SCV; How did you get involved in this project?

Redford; I was initially asked to play the lead, but at the time I decided that in fact I would prefer to direct as opposed to star in the film.

SCV; Would you agree that your decision to direct the film in some way parallels the lead character- ‘Melody’s’ desire to re reclaim her childhood desire to play the guitar?

Redford; Yes, I think so. It seemed very appropriate that with this film I began my directorial debut.

SCV; What’s the film about and how does this reflect the sensibilities of our society?

Redford; I think on one level it’s about mortality, but really it’s ultimately about freedom.

SCV; Freedom in the face of death?

Redford; I think we so often take for granted how we should be for ourselves, for others, for the world.

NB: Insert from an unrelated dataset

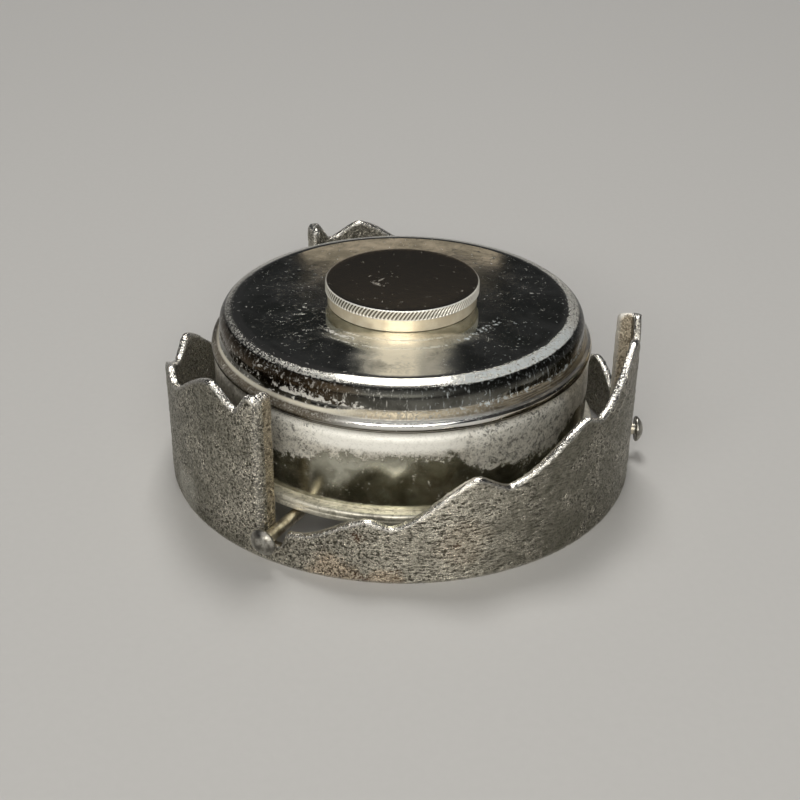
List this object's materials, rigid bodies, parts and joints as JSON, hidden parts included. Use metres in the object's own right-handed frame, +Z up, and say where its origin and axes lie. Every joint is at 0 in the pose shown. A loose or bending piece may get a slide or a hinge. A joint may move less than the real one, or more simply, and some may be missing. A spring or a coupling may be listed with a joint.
{
  "type": "pocket spirit stove",
  "caption": "Low round spirit burner with a slip-on cover and screw cap. Its radial arms rest in the notches of a cast stand ring whose stepped ramps set its height.",
  "frame": {"origin": "centre of the stand ring's flat foot, on the ring's axis", "axes": "+Z up along the ring's axis; +X along the arm whose neighbour stands 120 degrees counter-clockwise; the picture looks along +Y"},
  "size_m": [0.0931, 0.09, 0.0373],
  "materials": {
    "cast_ring": "rough cast, dull nickel plate",
    "plated_sheet": "polished nickel plate, tarnished",
    "polished_cover": "mirror-polished nickel plate with deposits",
    "plated_fitting": "satin nickel plate",
    "worn_brass": "nickel plate worn to brass",
    "gauze": "woven wire, sooty",
    "wadding": "matte fibre",
    "cap_seal": "matte leather"
  },
  "bodies": {
    "stand": {"stand_ring": "cast_ring"},
    "burner": {"burner_can": "plated_sheet", "base_disc": "plated_sheet", "wadding": "wadding", "hub_rivet": "plated_fitting", "hub_spacer": "worn_brass"},
    "arms": {"arm_hub": "plated_fitting", "arm_1": "worn_brass", "arm_2": "worn_brass", "arm_3": "worn_brass"},
    "cover": {"top_cover": "polished_cover", "neck": "plated_fitting", "gauze_disc": "gauze", "gauze_ring": "worn_brass"},
    "seal": {"cap_washer": "cap_seal"},
    "cap": {"screw_cap": "polished_cover"}
  },
  "joints": [
    {"name": "burner_rise", "type": "slide", "parent": "stand", "child": "burner", "axis": [0, 0, 1], "range_m": [0, 0.024]},
    {"name": "arm_turn", "type": "hinge", "parent": "burner", "child": "arms", "pos_m": [0, 0, 0.0054], "axis": [0, 0, 1], "range_deg": [0, 28.4]},
    {"name": "cover_lift", "type": "slide", "parent": "burner", "child": "cover", "axis": [0, 0, 1], "range_m": [0, 0.03]},
    {"name": "cap_rise", "type": "slide", "parent": "cover", "child": "seal", "axis": [0, 0, 1], "range_m": [0, 0.003]},
    {"name": "cap_turn", "type": "hinge", "parent": "seal", "child": "cap", "pos_m": [0, 0, 0.0354], "axis": [0, 0, 1], "range_deg": [0, 720]}
  ],
  "couplings": [
    {"joint": "arm_turn", "follows": "burner_rise", "rad_per_m": 20.65},
    {"joint": "cap_rise", "follows": "cap_turn", "m_per_rad": 0.00023873}
  ]
}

It’s usually not until your hand is forced that you are really empowered to find out what you want in life, who you need to be for you as opposed to what society tells you is sexy or whatever.

SCV; How does this correlate to the roles offered to female actors today?

Redford; I think it’s important we move away from stereotypes and the enforcement of those stereotypes. The thing with independent film is that the ‘woman’ doesn’t have to be a damsel in distress waiting for her shining white armor to save her.

SCV; In other words she can now save herself.

Redford; She can now define herself, explore her mind, her strengths, her vulnerabilities, her conflicts within her own confines as opposed to a male construct.

SCV; How does this inform your projects going forward?

Redford; I’m in discussions to start shooting a movie called “Face Value,” about the 1940’s  Austrian born film actress Hedy Lamarr. It’s about a woman who is forced to choose living life as a type of movie screen beauty pageant as opposed to the mathematical genius inventor that she actually was.

SCV; Have women finally empowered themselves to step out of their medium and be who they can really be.

Redford; I hope the tide has changed.

SCV; Finally what makes you a scallywag?

Redford; (laughing out loud) I didn’t know that word existed anymore.. …(collecting her thoughts) I tell you what makes me a scallywag. Inconsistency.

SCV; Can you please elaborate?

Redford; If there’s anything I fear, it’s being predictable. After all we are full of contradictions. And it’s true, I’m not above breaking and stealing.

SCV; As long as you keep doing it in the cinema. Thank you Amy.